24Terwijl Paulus met zijn verdediging bezig was, riep Festus ineens: ‘Het is u in uw hoofd geslagen, Paulus! Al dat gestudeer heeft u gek gemaakt!’ 25Maar Paulus antwoordde: ‘Ik weet precies wat ik zeg, excellentie. Wat ik heb gezegd, is waar, zonder enige overdrijving. 26De koning begrijpt wel wat ik bedoel. Met hem kan ik er open en eerlijk over spreken. Ik kan mij niet voorstellen dat al deze dingen aan zijn aandacht zijn ontsnapt. Zij zijn per slot van rekening niet ergens in een uithoek gebeurd. 27Koning Agrippa! Gelooft u de profeten? Ja, ik weet dat u ze gelooft!’

28‘Wacht eens even,’ zei Agrippa. ‘U denkt toch niet dat u zomaar even een christen van mij kunt maken?’ 29‘Ik zou God wel willen vragen,’ antwoordde Paulus, ‘of niet alleen u, maar ook ieder die mij nu hoort, vroeg of laat zo zal worden als ik, zonder deze boeien natuurlijk.’

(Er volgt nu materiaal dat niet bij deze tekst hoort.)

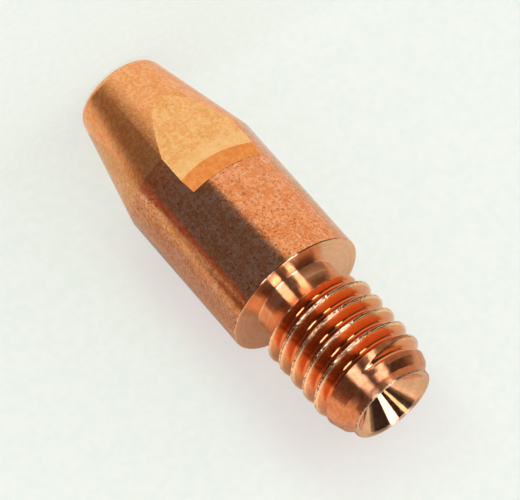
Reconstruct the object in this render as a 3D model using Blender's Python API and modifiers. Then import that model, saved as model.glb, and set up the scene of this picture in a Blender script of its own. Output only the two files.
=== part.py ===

30De koning, de gouverneur, Bernice en alle anderen stonden op en verlieten de aula. 31Toen zij buiten waren, zeiden zij tegen elkaar: ‘Die man heeft niets gedaan waarop doodstraf of gevangenisstraf staat.’ 32En de koning zei nog tegen Festus: ‘Als hij zich niet op de keizer beroepen had, zou hij nu vrij man zijn.’